Reproduce the entries shown below only from the line with "cab_shell()" down to the line with "for body, members", keeping both end lines and copying each one exactly.

Provided information -
►

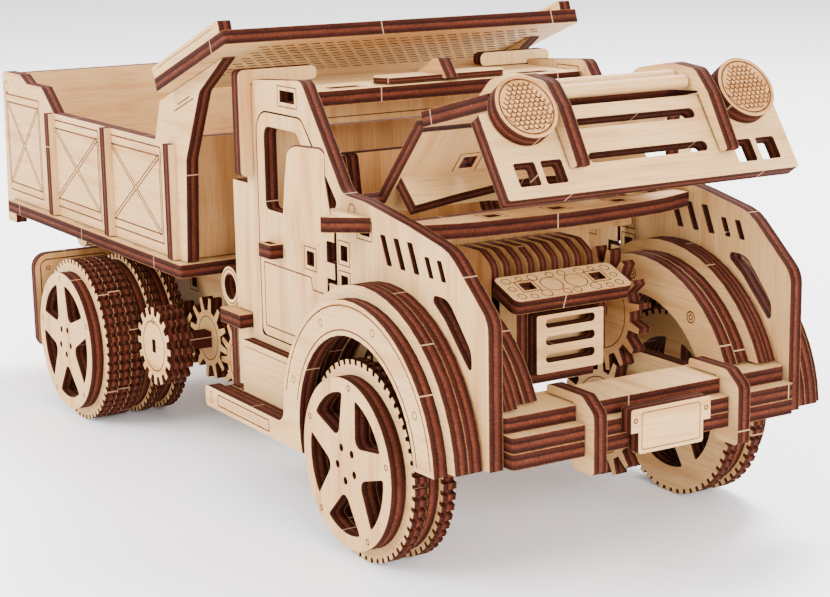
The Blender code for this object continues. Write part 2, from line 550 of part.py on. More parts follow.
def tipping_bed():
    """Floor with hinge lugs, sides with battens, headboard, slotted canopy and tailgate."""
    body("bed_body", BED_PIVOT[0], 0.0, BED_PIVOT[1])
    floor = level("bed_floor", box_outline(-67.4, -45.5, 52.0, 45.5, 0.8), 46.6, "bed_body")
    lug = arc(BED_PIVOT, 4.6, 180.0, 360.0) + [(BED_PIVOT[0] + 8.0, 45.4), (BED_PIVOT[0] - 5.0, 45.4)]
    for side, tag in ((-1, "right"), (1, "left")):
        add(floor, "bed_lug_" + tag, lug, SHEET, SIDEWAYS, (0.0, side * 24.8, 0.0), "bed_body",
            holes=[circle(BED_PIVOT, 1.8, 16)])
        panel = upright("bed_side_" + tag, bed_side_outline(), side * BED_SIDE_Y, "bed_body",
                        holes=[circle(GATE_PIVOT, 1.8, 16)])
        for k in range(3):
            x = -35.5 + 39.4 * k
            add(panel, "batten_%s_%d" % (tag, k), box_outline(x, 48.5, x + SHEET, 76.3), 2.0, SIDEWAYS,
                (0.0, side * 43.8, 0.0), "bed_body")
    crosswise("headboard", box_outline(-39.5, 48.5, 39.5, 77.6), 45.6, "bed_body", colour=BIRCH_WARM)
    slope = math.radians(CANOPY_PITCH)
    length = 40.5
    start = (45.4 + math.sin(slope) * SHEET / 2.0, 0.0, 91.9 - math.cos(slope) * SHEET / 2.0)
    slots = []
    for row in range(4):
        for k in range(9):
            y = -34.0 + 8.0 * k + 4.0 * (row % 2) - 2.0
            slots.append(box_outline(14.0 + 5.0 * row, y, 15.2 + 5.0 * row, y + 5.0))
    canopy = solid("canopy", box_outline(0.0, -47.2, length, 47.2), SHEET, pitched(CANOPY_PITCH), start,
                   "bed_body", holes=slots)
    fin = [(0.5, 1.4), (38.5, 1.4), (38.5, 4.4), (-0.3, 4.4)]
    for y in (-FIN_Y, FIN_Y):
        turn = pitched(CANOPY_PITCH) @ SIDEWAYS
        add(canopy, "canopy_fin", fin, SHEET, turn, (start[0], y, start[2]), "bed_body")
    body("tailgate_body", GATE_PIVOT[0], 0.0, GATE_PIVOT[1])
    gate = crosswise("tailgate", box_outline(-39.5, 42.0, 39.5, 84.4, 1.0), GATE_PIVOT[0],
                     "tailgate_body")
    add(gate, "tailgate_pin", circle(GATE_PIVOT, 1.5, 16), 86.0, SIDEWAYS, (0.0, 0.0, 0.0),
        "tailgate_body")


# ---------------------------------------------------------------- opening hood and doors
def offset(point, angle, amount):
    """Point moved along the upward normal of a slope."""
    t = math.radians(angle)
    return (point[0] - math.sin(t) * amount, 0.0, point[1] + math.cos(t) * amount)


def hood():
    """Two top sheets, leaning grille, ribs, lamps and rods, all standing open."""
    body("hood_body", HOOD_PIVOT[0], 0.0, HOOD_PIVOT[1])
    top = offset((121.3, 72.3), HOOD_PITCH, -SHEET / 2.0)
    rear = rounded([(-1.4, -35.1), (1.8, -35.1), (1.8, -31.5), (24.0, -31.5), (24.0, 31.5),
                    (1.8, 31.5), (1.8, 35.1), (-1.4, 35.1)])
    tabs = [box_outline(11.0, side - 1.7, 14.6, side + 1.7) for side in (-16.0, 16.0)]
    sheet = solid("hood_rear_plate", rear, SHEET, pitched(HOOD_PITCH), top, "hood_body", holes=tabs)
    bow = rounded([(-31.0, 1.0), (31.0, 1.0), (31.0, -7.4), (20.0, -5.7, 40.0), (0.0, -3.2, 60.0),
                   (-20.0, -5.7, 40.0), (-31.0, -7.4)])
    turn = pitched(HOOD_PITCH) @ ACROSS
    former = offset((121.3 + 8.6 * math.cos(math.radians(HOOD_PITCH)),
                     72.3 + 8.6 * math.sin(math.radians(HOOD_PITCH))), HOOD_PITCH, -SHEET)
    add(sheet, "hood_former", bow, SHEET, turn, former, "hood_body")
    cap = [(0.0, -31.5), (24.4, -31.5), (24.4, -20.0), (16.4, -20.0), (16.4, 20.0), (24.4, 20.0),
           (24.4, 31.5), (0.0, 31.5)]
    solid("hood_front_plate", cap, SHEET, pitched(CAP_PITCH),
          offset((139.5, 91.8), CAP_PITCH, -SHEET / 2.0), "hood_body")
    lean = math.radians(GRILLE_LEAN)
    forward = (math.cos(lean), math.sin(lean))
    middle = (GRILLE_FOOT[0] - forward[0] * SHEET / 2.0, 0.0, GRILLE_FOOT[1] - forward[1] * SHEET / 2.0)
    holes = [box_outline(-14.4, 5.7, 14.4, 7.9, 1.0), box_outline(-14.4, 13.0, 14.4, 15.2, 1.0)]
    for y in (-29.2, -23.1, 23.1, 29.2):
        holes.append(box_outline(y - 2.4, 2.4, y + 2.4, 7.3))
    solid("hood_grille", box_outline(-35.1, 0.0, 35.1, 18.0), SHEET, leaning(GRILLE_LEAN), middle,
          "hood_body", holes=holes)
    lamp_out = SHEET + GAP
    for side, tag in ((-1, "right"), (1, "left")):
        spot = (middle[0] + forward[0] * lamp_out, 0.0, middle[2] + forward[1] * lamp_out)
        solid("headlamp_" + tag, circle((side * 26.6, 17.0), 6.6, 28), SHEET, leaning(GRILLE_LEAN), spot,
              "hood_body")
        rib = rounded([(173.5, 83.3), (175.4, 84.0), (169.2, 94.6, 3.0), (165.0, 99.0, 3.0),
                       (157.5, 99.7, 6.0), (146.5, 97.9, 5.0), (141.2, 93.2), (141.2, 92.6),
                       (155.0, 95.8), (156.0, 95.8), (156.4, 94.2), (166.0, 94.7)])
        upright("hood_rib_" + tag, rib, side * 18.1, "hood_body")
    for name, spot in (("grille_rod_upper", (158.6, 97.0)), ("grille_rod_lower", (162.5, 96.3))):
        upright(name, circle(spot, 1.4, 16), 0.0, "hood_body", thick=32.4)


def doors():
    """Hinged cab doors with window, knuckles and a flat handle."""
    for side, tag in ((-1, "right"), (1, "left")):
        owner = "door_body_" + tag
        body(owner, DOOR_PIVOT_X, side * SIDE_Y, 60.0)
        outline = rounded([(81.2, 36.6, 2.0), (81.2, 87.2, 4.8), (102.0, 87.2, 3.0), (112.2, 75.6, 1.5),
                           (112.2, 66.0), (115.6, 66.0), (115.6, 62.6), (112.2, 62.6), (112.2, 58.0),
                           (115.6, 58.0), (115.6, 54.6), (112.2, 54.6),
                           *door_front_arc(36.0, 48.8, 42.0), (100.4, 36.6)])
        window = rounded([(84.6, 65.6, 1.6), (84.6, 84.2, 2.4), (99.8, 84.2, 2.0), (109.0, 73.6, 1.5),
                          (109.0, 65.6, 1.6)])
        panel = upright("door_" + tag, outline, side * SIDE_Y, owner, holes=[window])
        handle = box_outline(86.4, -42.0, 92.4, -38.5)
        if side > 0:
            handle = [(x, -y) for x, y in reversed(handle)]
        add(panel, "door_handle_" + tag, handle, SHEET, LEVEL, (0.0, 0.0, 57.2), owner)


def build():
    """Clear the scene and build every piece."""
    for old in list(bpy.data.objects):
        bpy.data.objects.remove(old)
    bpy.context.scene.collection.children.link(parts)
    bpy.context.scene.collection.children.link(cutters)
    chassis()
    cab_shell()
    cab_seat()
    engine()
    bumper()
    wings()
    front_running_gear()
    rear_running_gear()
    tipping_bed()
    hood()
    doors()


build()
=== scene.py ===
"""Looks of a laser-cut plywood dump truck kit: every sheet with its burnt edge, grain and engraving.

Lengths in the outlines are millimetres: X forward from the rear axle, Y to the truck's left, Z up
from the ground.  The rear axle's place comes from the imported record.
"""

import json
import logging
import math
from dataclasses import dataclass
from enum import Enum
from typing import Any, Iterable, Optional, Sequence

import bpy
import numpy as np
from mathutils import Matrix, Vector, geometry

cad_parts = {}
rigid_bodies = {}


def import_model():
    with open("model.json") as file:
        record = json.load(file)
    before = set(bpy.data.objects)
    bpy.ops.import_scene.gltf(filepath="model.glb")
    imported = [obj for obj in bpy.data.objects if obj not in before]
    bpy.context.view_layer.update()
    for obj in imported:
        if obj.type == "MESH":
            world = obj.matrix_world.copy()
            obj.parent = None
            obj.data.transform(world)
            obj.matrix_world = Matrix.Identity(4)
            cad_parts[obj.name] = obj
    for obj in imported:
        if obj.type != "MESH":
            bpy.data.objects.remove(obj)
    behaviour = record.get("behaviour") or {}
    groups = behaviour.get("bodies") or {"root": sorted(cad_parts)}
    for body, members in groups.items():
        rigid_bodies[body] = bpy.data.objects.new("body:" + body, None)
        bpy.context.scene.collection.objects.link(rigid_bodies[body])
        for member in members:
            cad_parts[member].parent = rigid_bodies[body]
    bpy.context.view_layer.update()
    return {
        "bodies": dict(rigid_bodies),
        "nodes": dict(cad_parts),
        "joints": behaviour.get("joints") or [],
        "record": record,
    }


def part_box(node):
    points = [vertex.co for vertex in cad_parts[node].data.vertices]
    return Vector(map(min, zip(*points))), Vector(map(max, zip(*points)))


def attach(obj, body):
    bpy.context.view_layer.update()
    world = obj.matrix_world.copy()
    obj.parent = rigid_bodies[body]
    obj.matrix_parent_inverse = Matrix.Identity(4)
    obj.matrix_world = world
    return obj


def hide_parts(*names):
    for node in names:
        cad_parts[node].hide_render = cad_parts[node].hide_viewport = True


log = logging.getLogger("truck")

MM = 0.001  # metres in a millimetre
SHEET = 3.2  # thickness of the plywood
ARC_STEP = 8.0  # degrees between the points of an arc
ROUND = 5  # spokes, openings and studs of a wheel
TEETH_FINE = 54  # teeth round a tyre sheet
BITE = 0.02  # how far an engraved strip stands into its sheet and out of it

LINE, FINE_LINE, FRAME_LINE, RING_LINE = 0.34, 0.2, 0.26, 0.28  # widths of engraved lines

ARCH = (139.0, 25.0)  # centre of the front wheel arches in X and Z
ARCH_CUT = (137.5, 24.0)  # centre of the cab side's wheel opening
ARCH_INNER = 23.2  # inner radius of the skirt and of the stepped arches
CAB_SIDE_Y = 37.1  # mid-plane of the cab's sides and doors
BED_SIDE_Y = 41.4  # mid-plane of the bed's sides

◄
►

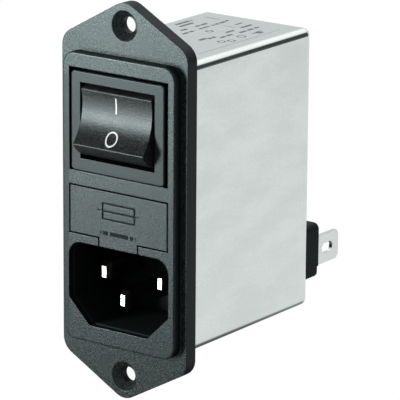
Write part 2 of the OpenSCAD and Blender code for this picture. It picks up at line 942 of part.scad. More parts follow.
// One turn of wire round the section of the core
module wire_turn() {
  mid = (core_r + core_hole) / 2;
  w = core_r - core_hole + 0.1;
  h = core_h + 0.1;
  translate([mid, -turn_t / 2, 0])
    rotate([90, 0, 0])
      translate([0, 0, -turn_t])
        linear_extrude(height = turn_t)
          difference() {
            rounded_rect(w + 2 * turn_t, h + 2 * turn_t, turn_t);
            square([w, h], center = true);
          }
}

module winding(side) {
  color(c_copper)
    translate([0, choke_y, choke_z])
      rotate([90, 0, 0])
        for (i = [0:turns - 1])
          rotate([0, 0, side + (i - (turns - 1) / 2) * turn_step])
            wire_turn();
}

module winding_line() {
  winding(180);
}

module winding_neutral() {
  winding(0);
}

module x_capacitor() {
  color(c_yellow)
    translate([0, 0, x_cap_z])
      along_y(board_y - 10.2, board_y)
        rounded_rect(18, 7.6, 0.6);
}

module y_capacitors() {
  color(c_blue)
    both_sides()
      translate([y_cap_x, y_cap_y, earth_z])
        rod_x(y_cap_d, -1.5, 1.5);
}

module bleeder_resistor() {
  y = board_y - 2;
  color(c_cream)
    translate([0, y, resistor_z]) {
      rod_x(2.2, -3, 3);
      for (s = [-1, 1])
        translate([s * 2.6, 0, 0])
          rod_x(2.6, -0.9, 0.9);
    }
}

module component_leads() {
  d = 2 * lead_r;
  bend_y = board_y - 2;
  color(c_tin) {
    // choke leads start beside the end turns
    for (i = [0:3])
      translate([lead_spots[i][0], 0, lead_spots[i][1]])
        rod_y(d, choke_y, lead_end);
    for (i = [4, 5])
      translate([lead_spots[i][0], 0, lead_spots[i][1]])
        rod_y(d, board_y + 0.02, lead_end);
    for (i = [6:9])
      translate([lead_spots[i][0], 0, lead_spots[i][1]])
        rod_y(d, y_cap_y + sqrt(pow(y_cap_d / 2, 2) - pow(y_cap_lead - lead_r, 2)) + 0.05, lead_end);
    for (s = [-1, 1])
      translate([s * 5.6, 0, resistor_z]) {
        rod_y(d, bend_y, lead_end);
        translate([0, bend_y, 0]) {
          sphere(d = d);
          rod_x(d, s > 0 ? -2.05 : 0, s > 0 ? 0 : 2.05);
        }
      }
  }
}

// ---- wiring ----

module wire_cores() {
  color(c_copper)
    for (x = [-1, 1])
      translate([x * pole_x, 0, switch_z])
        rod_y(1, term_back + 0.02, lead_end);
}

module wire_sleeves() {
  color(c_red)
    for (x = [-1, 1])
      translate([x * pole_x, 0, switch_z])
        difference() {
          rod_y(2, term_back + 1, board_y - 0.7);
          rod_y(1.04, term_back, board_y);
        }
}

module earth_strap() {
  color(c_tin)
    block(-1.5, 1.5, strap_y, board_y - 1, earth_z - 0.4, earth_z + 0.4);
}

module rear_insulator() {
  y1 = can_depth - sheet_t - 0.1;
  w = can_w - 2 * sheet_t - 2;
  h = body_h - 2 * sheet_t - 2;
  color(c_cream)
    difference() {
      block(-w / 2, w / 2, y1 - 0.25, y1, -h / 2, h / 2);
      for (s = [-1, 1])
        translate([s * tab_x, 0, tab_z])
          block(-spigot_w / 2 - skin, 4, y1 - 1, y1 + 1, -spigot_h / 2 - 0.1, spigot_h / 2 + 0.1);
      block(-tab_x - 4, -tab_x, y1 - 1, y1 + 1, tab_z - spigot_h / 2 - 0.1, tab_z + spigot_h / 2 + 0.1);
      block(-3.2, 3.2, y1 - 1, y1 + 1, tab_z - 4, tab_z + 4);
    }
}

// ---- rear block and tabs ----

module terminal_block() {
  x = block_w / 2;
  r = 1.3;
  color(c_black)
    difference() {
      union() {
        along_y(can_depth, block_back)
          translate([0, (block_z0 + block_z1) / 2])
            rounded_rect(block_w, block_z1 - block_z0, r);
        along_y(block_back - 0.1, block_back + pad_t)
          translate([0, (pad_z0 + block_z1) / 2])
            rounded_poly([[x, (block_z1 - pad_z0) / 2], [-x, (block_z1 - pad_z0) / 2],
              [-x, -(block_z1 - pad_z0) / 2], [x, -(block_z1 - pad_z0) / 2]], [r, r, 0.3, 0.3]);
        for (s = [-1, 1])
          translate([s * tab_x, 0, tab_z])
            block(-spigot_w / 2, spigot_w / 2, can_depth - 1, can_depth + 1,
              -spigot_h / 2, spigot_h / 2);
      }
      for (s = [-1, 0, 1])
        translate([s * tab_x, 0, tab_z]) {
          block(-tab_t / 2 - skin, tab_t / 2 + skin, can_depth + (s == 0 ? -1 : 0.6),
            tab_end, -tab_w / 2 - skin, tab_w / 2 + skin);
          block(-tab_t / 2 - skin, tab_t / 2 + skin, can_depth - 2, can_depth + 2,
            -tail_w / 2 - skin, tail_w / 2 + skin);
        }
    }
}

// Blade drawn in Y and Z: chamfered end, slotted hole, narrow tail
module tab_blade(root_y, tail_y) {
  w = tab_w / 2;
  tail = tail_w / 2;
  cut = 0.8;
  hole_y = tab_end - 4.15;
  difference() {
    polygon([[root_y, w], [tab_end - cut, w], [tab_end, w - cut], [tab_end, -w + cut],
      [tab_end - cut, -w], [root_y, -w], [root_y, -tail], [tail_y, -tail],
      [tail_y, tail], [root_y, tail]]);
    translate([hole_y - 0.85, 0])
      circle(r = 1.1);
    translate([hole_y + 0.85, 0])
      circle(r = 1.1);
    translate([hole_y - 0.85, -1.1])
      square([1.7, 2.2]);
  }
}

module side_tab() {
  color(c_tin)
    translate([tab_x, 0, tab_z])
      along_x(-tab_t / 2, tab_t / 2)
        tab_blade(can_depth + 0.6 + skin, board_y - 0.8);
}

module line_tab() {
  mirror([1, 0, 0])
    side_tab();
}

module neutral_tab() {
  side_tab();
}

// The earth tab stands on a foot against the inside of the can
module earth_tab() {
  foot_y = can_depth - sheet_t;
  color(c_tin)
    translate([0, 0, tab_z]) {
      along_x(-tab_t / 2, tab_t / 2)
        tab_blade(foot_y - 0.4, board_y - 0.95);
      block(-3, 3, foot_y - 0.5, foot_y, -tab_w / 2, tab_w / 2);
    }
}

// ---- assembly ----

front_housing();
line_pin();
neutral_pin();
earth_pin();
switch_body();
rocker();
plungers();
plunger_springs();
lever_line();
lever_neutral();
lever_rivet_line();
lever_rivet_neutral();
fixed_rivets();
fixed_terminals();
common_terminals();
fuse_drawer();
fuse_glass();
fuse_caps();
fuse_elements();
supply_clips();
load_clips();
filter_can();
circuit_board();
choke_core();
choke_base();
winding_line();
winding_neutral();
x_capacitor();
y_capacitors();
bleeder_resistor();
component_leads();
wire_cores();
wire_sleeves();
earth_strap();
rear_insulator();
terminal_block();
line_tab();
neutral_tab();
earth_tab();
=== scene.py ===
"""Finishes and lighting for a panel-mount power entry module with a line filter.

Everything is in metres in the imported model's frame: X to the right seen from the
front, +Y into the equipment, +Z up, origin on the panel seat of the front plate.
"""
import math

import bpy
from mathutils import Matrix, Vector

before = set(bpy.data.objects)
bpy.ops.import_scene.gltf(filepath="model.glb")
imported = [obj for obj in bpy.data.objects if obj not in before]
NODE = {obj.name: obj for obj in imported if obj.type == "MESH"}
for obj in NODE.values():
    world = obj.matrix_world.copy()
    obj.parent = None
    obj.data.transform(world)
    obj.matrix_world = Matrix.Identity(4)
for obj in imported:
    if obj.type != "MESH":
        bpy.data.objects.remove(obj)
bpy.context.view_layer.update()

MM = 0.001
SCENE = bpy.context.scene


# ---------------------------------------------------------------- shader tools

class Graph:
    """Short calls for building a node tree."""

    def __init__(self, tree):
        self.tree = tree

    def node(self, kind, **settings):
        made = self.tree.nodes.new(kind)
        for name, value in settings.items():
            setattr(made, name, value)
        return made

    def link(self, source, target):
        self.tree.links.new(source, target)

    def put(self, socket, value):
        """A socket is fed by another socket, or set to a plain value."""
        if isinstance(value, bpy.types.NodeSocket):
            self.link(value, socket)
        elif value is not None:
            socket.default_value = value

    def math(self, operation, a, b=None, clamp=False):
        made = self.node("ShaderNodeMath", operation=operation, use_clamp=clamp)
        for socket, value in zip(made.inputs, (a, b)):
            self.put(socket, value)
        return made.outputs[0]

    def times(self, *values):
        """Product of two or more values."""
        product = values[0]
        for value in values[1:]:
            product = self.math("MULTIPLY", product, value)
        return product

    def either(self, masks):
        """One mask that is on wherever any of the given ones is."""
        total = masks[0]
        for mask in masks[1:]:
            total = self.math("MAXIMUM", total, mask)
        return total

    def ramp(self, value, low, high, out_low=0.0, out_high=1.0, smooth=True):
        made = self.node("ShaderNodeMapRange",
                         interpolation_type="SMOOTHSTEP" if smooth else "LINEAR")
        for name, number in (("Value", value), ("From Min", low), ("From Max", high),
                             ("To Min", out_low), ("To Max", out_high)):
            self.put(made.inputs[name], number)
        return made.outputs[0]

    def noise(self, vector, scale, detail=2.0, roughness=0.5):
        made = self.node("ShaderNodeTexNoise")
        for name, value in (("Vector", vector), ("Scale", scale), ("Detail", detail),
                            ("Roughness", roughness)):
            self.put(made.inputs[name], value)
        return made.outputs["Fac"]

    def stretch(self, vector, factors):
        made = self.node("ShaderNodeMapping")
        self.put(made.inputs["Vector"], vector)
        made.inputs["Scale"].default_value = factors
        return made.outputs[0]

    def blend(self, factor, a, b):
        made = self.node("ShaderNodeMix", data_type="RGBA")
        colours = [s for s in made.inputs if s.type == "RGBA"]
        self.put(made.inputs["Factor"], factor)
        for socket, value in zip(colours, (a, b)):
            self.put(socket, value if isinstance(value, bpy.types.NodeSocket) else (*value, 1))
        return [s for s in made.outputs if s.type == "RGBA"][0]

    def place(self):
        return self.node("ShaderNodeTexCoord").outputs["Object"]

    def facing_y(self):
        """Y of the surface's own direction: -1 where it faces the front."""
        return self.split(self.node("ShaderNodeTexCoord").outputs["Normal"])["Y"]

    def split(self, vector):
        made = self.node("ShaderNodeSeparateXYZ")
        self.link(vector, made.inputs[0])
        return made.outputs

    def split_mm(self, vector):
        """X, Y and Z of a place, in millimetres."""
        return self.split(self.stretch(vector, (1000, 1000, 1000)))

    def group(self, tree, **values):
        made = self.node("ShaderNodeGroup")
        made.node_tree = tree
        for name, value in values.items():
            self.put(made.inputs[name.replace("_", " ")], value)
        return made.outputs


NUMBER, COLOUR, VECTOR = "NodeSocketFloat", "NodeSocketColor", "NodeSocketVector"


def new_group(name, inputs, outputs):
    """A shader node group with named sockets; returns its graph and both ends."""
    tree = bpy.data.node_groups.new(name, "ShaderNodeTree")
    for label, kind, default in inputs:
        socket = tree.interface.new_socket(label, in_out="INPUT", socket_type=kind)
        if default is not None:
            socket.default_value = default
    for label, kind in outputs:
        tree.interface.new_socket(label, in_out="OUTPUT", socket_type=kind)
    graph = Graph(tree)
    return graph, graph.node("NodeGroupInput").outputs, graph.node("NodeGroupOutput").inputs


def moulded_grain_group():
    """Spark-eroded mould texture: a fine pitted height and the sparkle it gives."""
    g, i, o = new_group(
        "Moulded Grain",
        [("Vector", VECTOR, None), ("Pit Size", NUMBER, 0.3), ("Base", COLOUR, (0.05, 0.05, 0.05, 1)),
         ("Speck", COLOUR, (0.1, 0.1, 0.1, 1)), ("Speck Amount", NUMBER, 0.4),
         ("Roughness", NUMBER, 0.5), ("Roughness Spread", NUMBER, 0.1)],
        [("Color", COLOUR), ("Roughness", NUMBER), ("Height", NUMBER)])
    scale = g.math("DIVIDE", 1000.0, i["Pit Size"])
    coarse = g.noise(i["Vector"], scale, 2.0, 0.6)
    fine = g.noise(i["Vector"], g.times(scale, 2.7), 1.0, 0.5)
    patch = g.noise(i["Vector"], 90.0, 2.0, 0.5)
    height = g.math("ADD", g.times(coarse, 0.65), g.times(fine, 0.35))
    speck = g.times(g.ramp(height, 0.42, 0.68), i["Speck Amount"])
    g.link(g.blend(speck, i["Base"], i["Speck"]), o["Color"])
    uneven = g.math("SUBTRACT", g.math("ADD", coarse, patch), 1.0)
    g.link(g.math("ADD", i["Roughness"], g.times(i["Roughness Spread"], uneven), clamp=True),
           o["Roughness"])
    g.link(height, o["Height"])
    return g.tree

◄

Written solution -
    cab_shell()
    cab_seat()
    engine()
    bumper()
    wings()
    front_running_gear()
    rear_running_gear()
    tipping_bed()
    hood()
    doors()


build()
=== scene.py ===
"""Looks of a laser-cut plywood dump truck kit: every sheet with its burnt edge, grain and engraving.

Lengths in the outlines are millimetres: X forward from the rear axle, Y to the truck's left, Z up
from the ground.  The rear axle's place comes from the imported record.
"""

import json
import logging
import math
from dataclasses import dataclass
from enum import Enum
from typing import Any, Iterable, Optional, Sequence

import bpy
import numpy as np
from mathutils import Matrix, Vector, geometry

cad_parts = {}
rigid_bodies = {}


def import_model():
    with open("model.json") as file:
        record = json.load(file)
    before = set(bpy.data.objects)
    bpy.ops.import_scene.gltf(filepath="model.glb")
    imported = [obj for obj in bpy.data.objects if obj not in before]
    bpy.context.view_layer.update()
    for obj in imported:
        if obj.type == "MESH":
            world = obj.matrix_world.copy()
            obj.parent = None
            obj.data.transform(world)
            obj.matrix_world = Matrix.Identity(4)
            cad_parts[obj.name] = obj
    for obj in imported:
        if obj.type != "MESH":
            bpy.data.objects.remove(obj)
    behaviour = record.get("behaviour") or {}
    groups = behaviour.get("bodies") or {"root": sorted(cad_parts)}
    for body, members in groups.items():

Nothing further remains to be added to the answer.